21 April 2011

My Love-Hate Relationship with Change and Thinking Forward.

Exams are awful. I feel terrible for starting a blog and abandoning it in the name of things I hate so soon into the process. It's summer now though, so hopefully I'll be less of a horrible person for the next few months. It's also Easter weekend, and I have been saving things up for you, so hopefully I will make up for it in the next couple days.

It's the end of another term of school. People are heading off to do cool things and be places that aren't down the street any more. This has me thinking about my love-hate relationship with change.

I grew up (mostly) in one house. Nothing changed. I went to school by bus every single day, had class with the same people, and came home to a fairly easy life. 'Stability' would actually describe my childhood well. It was then that I got used to the idea of comfort and security. Change was pretty much non-existent. I grew up, learned new math and grammar, but nothing really changed in a real sense of the word.

That, of course, as anyone who knows me well would tell you, had to change. It changed when a few of my best friends were kicked onto the streets. I became interested in things like music, and friends grew apart. Not overly surprizing for the age. Not overly traumatic. But not necessarily what I was used to either.

More traumatic (though, I hesitate to use such a dramatic term) was my dad's departure to Bosnia with a peace-keeping, mine-removal group there, and, worse, his return. Not to get too far into the depressing story, I'll summarize, saying he found a very dark world there, which changed our family. As a result was the separation of my family, multiple moves from apartment to apartment, dad moving in and out.
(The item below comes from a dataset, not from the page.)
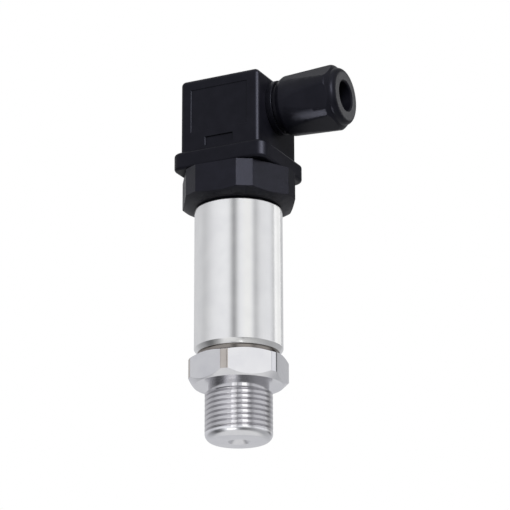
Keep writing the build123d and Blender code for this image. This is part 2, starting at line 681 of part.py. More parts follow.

Stability became about as far the truth as I could get, and I hated this.

I took in stability from the group of people I spent time with at school. Each morning, afternoon, lunch hour, was spent with the same people in the same room of the school, to make up for the instability I found at home.

High school ended, and I moved into university residence. I had been excited for university, thinking it would offer a more stable place, but soon realized that it was not necessarily this way. Just when I got comfortable, I would be changing again--from switching classes, to switching roommates, things changed every four months for the first two years. You'd think this would be easy for me to deal with given the changes of high school, but that wasn't the case.

And now, I've lived in the same apartment (given, not the same room) for a year. I'm going back to the same job this summer as last. I sit at the same caf table every single day and get confused if it is taken. And I can't stand it.

I've noticed recently that I'm super restless. In January, I got myself a piercing in an old guy's basement. Weeks later, I chopped off my hair. Later, more piercings, and more recently changed my hair colour. None of these things have helped. I feel like I'm going stir crazy, and don't think there are many places I really want pierced left.

I don't know what's better-- when things aren't stable, I'm depressed and uneasy; when things are stable, I begin to feel restless.

Many of my closest friends are off doing amazing and wonderful things this summer. I am here, disliking the change that they have left, and disliking my own stability in job and habitat. I wonder, is this normal? I wonder, is this important to make sure I'm always pushing for the best I can squeeze out of life?

The end of term is stressing me out. I will be missing staying up late with long discussions about God or love or grammar or politics. I will miss the 15 minute walks to be with any of my friends, and the late night BBM messages. It takes time and energy to build the friendships that I have in Waterloo, and the trust I have with them. I know everyone will be back come fall, or even sooner, but I have been incredibly thankful for the friendships this year, and the rock that they have been through my time trying to make it in the real world. Trying to learn to interact from afar will be a new adjustment, one I'm not sure I want to be ready for. Wouldn't it be lovely if we could all sit around in residence without the school work? It makes me scared, yet excited for the prospect of graduation, the next part of life. With the exciting things that are happening this summer, and the stories we will share through the summer and when we all return, I wonder what we will end up doing after graduation. That said, I dread the goodbyes enough now. Hopefully this summer is good practise for me.

I can't believe I was scheduled to graduate now. I can't believe how glad I am that I'm not graduating now. I want to remember this in the coming year. I want to remember that I can, and do, see the beauty in my university experience. Its a shame it took til third year.

This was a ramble and a half, I think.